Manna was like coriander seed, white; and the taste of it was like wafers made with honey. So, this bread from heaven was tasty and sweet, and it must have also been nutritious and filling.
Then Moses does something extremely strange, given the fact that we already know the manna melted away each day and didn’t last overnight in a good state, except on Friday nights. And Moses said unto Aaron, Take a pot, and put an omer full of manna therein, and lay it up before the LORD, to be kept for your generations. As the LORD commanded Moses, so Aaron laid it up before the Testimony, to be kept. This is the omer of manna that was found in the Ark of the Covenant, along with the Ten Commandments and Aaron’s rod. This manna miraculously lasted! It was a testimony of God’s provision for the generations to come.
God fed over a million people every day for forty years! And the children of Israel did eat manna forty years, until they came to a land inhabited; they did eat manna, until they came unto the borders of the land of Canaan.
There are some amazing lessons we can learn from God’s provision of manna. It was a forty-year blessing for God’s people back then, and there’s a lot we can learn from it, today.
- God wants us to learn to depend on Him daily. In the Lord’s Prayer, Jesus prays, Give us this day our daily bread (Matthew 6:11; Luke 11:3). This day. We rely on the Lord for His provision each day. As the Israelites experienced, God’s provision is there, every morning, every day. We trust Him for each day’s needs. But my God shall supply all your need according to his riches in glory by Christ Jesus (Philippians 4:19).

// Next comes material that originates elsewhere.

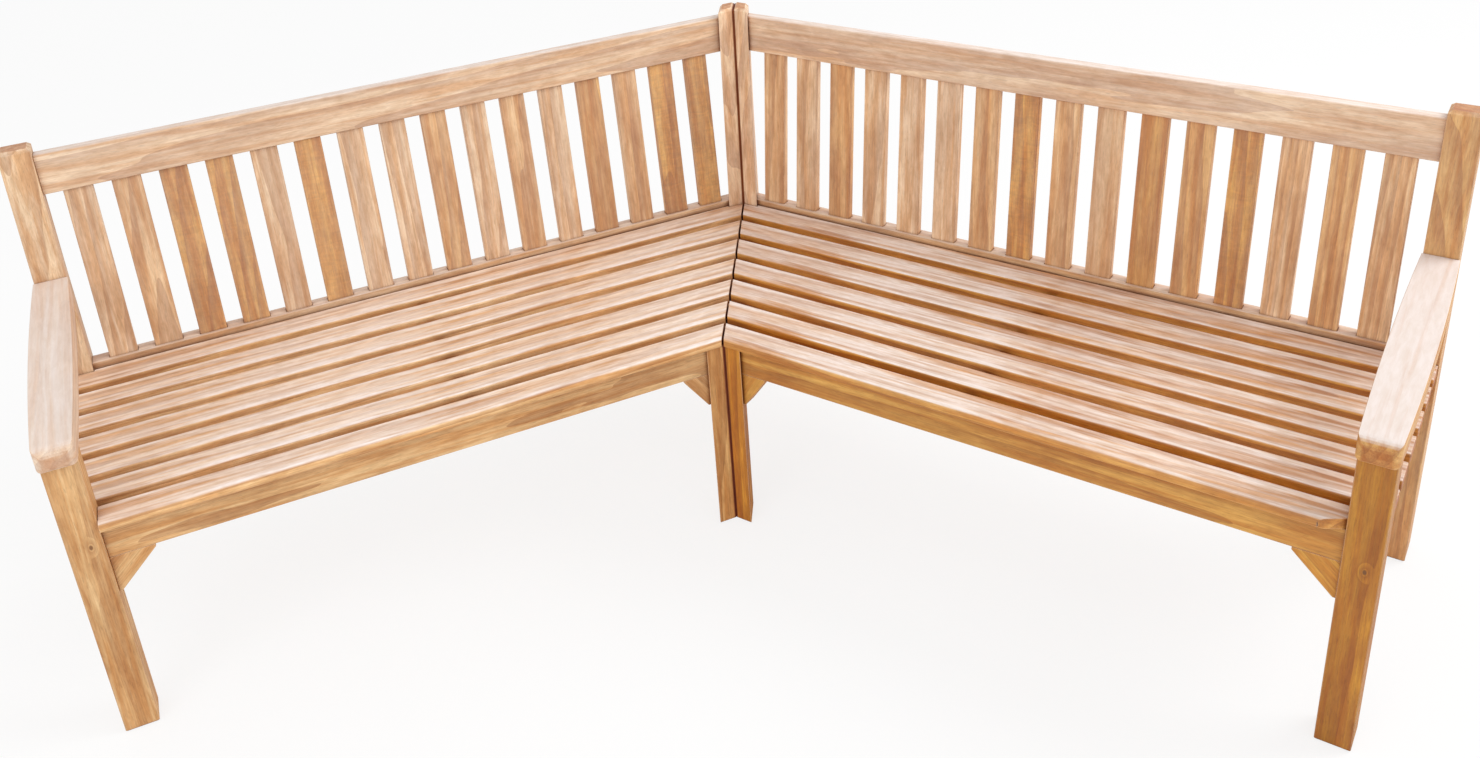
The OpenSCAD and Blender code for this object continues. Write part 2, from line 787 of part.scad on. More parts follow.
for (side = SIDES) {
    half(side) end_post();
    half(side) end_leg();
    half(side) arm();
    half(side) side_rail();
    half(side) side_bracket();
    half(side) corner_post();
    half(side) corner_leg();
    half(side) corner_bearer();
    half(side) mid_bearer();
    half(side) front_apron();
    half(side) apron_end_bracket();
    half(side) apron_corner_bracket();
    half(side) back_bottom_rail();
    half(side) back_top_rail();
    half(side) seat_screws();
    for (i = [1:seat_slat_count])
        half(side) seat_slat(i - 1, side);
    for (g = [1:back_group_count])
        half(side) back_slats(g);
}
corner_bolts();
corner_washers();
corner_nuts();
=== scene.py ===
# Corner bench in solid teak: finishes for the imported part, a plain studio and the photograph's view
import math
import random
import bpy
import numpy as np
from mathutils import Matrix, Vector

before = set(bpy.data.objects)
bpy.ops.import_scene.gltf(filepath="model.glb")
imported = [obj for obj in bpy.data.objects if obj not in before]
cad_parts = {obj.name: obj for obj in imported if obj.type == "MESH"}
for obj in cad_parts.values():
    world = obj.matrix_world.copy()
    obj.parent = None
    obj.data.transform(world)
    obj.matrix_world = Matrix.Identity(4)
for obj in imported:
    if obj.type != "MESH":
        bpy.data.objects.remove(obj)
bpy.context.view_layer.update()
print("frame loaded:", len(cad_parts), "nodes")

# Directions of the boards, as the part has them
bench = {
    "mitre": 29.0,          # degrees between the back of a half and the X axis
    "lean": 5.0,            # degrees of the back slats and the top rail from upright
    "armFall": 3.75,        # degrees that an arm drops towards its nose
    "bracketSlope": 44.0,   # degrees of the long edge of a bracket
    "cornerSlope": 56.0,    # the same for the brackets of the corner leg
}


def linear(hexColour):
    # sRGB hex to the linear colour that Blender's sockets hold
    part = np.array([int(hexColour[i:i + 2], 16) for i in (1, 3, 5)]) / 255
    part = np.where(part <= 0.04045, part / 12.92, ((part + 0.055) / 1.055) ** 2.4)
    return tuple(float(p) for p in part) + (1.0,)


def warm(shade):
    # A darker place in the wood is also a warmer one: its blue falls faster than its red
    return shade ** 0.8, shade ** 1.15, shade ** 1.6


def addNode(tree, kind, sockets=None, **settings):
    # One node: settings are its own properties, sockets take links or plain values
    node = tree.nodes.new(kind)
    for name, value in settings.items():
        setattr(node, name, value)
    for name, value in (sockets or {}).items():
        if isinstance(value, bpy.types.NodeSocket):
            tree.links.new(value, node.inputs[name])
        else:
            node.inputs[name].default_value = value
    return node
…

- God will supply our needs, even miraculously (if we need a miracle). God provides in different ways. He might give us a job that will supply the money we need. He might burden someone else to give us a meal or a bag of foodstuffs. He could prosper our family garden by providing rain and sun. But, sometimes, our need requires a miracle. God is not limited. The psalmist David gave this testimony: I have been young, and now am old; yet have I not seen the righteous forsaken, nor his seed begging bread (Psalm 37:25). Hudson Taylor, George Müller, Silvia Tarniceriu, and many more servants of the Lord watched as God met their needs—even feeding hundreds of orphans—on the day the gift was needed, with gifts that took months to arrive. Notice that God stopped the manna when the Israelites began to possess the Promised Land. Their wanderings were over, and they could plant fields and pasture their cattle. Their daily miracle wasn’t needed any more.
- When God leads us, He provides. No way was God going to lead the Israelites out of Egypt just to let them die in the desert! That isn’t His nature. The same principle applies to us, too. If God has called you, He will provide. When we are His people through faith, He will meet our needs. Because we are His children through faith, Our Heavenly Father delights in supplying what we need. Consider the ravens: for they neither sow nor reap; which neither have storehouse nor barn; and God feedeth them: how much more are ye better than the fowls? (Luke 12:24)
- Ultimately, God’s powerful provision—for the Israelites then, and for us today—brings glory to God Himself. And I have led you forty years in the wilderness: your clothes are not waxen old upon you, and thy shoe is not waxen old upon thy foot. Ye have not eaten bread, neither have ye drunk wine or strong drink: that ye might know that I am the LORD your God (Deuteronomy 29:5-6). God miraculously provided food for over a million people and caused their clothes to last forty years! If God could do that (no problem!), don’t you think we can trust Him to take care of us? Behold, I am the LORD, the God of all flesh: is there any thing too hard for me? (Jeremiah 32:27)
We can fully depend on God. What a blessing!